» **Records for the task**:
++++++++
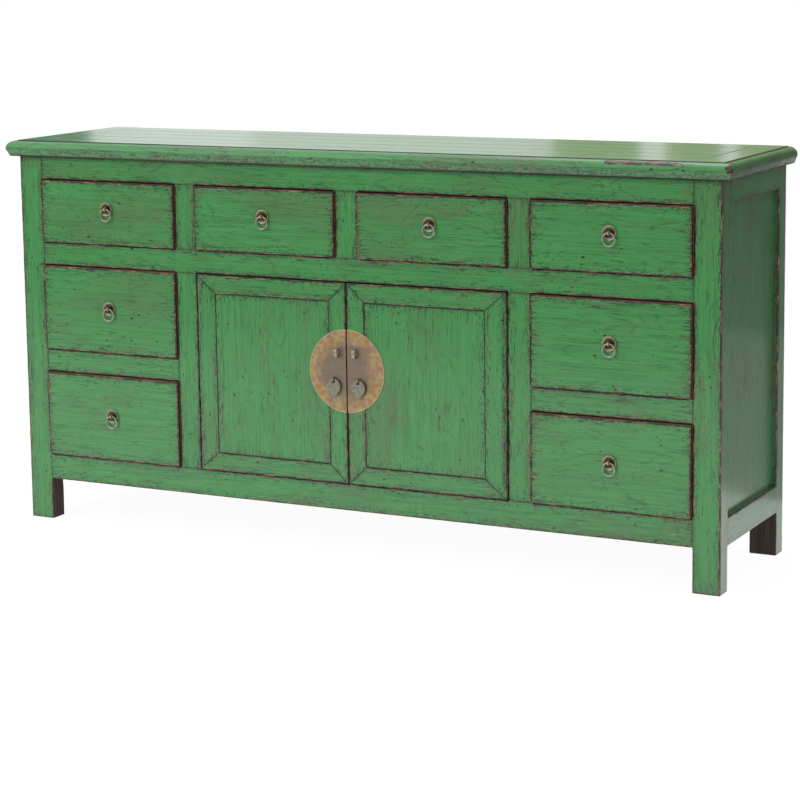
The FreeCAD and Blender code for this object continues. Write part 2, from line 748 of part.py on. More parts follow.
++++++++
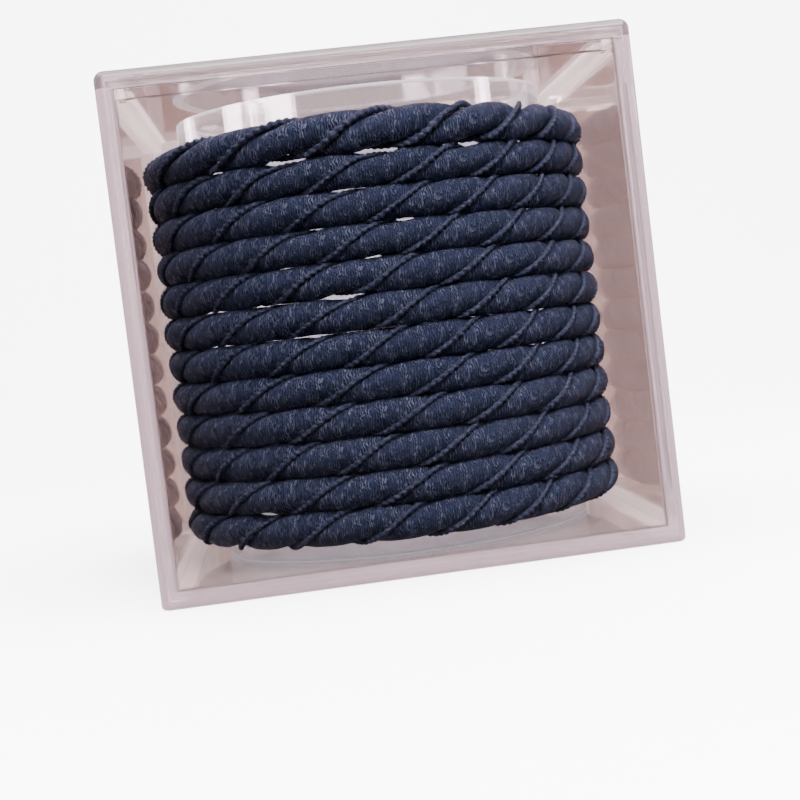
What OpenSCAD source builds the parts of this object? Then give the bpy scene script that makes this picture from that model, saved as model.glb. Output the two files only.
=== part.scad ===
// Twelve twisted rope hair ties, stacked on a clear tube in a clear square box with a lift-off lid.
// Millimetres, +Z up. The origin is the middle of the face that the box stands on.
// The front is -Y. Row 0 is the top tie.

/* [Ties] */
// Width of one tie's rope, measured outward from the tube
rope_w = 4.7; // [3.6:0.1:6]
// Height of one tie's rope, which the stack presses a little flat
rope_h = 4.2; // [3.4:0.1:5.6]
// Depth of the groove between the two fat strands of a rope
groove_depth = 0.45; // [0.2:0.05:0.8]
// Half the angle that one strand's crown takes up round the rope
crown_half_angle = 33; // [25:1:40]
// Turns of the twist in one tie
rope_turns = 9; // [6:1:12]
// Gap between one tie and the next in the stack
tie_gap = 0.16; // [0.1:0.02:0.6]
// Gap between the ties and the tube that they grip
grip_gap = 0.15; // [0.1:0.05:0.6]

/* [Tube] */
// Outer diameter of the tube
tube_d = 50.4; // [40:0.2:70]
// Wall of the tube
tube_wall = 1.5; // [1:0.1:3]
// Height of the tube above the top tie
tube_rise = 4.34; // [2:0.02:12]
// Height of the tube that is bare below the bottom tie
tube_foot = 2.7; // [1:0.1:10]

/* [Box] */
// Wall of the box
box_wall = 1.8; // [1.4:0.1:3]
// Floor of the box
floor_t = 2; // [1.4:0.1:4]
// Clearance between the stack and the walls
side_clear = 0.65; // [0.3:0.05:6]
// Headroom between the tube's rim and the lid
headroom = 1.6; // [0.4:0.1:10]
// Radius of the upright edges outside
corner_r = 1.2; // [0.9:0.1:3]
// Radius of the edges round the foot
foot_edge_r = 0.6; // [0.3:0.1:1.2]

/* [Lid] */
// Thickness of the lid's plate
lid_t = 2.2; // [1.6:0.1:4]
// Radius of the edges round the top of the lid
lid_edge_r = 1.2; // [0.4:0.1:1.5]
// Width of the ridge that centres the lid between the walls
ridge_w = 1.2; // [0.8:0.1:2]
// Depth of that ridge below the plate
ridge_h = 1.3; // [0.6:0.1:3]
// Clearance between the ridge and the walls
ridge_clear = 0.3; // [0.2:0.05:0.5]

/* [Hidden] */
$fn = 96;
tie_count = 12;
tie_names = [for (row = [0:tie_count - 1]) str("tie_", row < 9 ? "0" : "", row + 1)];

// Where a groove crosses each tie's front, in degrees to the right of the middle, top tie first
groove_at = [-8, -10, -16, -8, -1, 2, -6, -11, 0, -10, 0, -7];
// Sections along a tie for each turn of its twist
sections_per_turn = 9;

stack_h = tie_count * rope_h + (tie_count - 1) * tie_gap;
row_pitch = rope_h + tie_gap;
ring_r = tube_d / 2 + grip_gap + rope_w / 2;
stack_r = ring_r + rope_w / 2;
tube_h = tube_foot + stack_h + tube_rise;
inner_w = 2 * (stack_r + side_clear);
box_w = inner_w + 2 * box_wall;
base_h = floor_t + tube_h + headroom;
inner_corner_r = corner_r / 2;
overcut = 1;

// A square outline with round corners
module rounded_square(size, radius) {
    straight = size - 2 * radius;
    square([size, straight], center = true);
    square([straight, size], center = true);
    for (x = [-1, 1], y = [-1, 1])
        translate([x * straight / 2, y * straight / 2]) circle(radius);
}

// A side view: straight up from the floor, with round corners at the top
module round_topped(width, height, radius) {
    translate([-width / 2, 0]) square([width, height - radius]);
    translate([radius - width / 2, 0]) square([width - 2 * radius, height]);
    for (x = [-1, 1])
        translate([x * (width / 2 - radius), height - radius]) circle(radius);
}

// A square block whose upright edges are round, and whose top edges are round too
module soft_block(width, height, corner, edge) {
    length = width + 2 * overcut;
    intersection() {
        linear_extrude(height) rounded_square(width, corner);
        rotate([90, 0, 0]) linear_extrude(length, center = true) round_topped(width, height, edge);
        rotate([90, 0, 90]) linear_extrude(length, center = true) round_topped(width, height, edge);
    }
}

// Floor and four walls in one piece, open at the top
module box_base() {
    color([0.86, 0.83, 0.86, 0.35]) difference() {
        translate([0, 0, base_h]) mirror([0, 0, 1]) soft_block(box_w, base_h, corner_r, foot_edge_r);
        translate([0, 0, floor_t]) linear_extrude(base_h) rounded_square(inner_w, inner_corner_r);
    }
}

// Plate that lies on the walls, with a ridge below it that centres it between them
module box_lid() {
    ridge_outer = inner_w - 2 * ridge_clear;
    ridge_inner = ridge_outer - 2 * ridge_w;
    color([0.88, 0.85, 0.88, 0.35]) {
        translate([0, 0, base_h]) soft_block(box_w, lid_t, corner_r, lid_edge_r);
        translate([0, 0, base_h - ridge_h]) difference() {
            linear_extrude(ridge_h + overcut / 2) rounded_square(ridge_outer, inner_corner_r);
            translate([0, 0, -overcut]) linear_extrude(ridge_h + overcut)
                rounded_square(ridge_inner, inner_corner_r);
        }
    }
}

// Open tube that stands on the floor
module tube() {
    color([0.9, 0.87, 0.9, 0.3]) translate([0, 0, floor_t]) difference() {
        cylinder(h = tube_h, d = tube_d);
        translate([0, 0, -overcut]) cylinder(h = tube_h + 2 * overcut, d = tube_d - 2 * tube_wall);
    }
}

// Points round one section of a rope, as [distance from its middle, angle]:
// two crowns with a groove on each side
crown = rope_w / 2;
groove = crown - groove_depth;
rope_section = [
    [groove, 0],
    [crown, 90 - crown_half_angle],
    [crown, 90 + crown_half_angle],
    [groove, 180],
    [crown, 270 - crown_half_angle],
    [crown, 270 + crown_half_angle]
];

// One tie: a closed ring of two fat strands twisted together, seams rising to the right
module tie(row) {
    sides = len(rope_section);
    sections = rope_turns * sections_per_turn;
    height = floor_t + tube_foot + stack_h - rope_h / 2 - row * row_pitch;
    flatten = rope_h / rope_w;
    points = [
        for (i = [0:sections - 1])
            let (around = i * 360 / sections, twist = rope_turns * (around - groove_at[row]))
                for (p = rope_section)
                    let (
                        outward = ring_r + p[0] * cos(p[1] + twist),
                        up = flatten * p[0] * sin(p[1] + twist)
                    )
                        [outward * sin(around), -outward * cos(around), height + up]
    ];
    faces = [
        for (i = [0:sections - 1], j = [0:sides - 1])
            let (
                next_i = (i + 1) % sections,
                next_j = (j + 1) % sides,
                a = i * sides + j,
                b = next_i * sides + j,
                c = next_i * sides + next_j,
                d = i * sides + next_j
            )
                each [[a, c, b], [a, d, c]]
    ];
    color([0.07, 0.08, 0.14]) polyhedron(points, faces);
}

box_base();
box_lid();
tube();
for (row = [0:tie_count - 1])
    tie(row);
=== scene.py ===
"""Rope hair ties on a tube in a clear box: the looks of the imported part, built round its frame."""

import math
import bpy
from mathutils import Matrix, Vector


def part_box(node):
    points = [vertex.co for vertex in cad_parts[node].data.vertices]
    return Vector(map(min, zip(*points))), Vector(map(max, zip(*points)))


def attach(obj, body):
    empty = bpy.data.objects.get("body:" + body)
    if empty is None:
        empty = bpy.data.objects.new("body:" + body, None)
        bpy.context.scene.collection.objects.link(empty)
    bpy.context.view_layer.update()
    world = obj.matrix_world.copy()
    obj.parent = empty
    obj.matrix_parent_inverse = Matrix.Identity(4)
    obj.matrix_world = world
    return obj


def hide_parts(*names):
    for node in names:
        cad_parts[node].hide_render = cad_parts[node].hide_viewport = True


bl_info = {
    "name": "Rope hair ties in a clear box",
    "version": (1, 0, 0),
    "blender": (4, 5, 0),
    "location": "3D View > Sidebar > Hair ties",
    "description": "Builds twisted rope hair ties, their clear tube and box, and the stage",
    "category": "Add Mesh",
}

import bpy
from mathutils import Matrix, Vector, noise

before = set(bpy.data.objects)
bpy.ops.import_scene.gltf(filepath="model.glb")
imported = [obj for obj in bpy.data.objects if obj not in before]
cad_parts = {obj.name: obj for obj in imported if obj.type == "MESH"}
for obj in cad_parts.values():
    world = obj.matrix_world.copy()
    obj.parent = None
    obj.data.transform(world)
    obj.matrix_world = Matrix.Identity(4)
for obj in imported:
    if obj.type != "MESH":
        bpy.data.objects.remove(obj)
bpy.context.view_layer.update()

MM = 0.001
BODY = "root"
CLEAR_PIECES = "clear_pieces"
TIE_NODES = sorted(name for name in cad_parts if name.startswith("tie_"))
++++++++
» **Problem statement**: Give back, word for word, each line from the one containing "rising to the right" down to the one containing "cad_parts[node].hide_render = cad_parts[node].hide_viewport", including those two lines.

» **Solution**:
// One tie: a closed ring of two fat strands twisted together, seams rising to the right
module tie(row) {
    sides = len(rope_section);
    sections = rope_turns * sections_per_turn;
    height = floor_t + tube_foot + stack_h - rope_h / 2 - row * row_pitch;
    flatten = rope_h / rope_w;
    points = [
        for (i = [0:sections - 1])
            let (around = i * 360 / sections, twist = rope_turns * (around - groove_at[row]))
                for (p = rope_section)
                    let (
                        outward = ring_r + p[0] * cos(p[1] + twist),
                        up = flatten * p[0] * sin(p[1] + twist)
                    )
                        [outward * sin(around), -outward * cos(around), height + up]
    ];
    faces = [
        for (i = [0:sections - 1], j = [0:sides - 1])
            let (
                next_i = (i + 1) % sections,
                next_j = (j + 1) % sides,
                a = i * sides + j,
                b = next_i * sides + j,
                c = next_i * sides + next_j,
                d = i * sides + next_j
            )
                each [[a, c, b], [a, d, c]]
    ];
    color([0.07, 0.08, 0.14]) polyhedron(points, faces);
}

box_base();
box_lid();
tube();
for (row = [0:tie_count - 1])
    tie(row);
=== scene.py ===
"""Rope hair ties on a tube in a clear box: the looks of the imported part, built round its frame."""

import math
import bpy
from mathutils import Matrix, Vector


def part_box(node):
    points = [vertex.co for vertex in cad_parts[node].data.vertices]
    return Vector(map(min, zip(*points))), Vector(map(max, zip(*points)))


def attach(obj, body):
    empty = bpy.data.objects.get("body:" + body)
    if empty is None:
        empty = bpy.data.objects.new("body:" + body, None)
        bpy.context.scene.collection.objects.link(empty)
    bpy.context.view_layer.update()
    world = obj.matrix_world.copy()
    obj.parent = empty
    obj.matrix_parent_inverse = Matrix.Identity(4)
    obj.matrix_world = world
    return obj


def hide_parts(*names):
    for node in names:
        cad_parts[node].hide_render = cad_parts[node].hide_viewport = True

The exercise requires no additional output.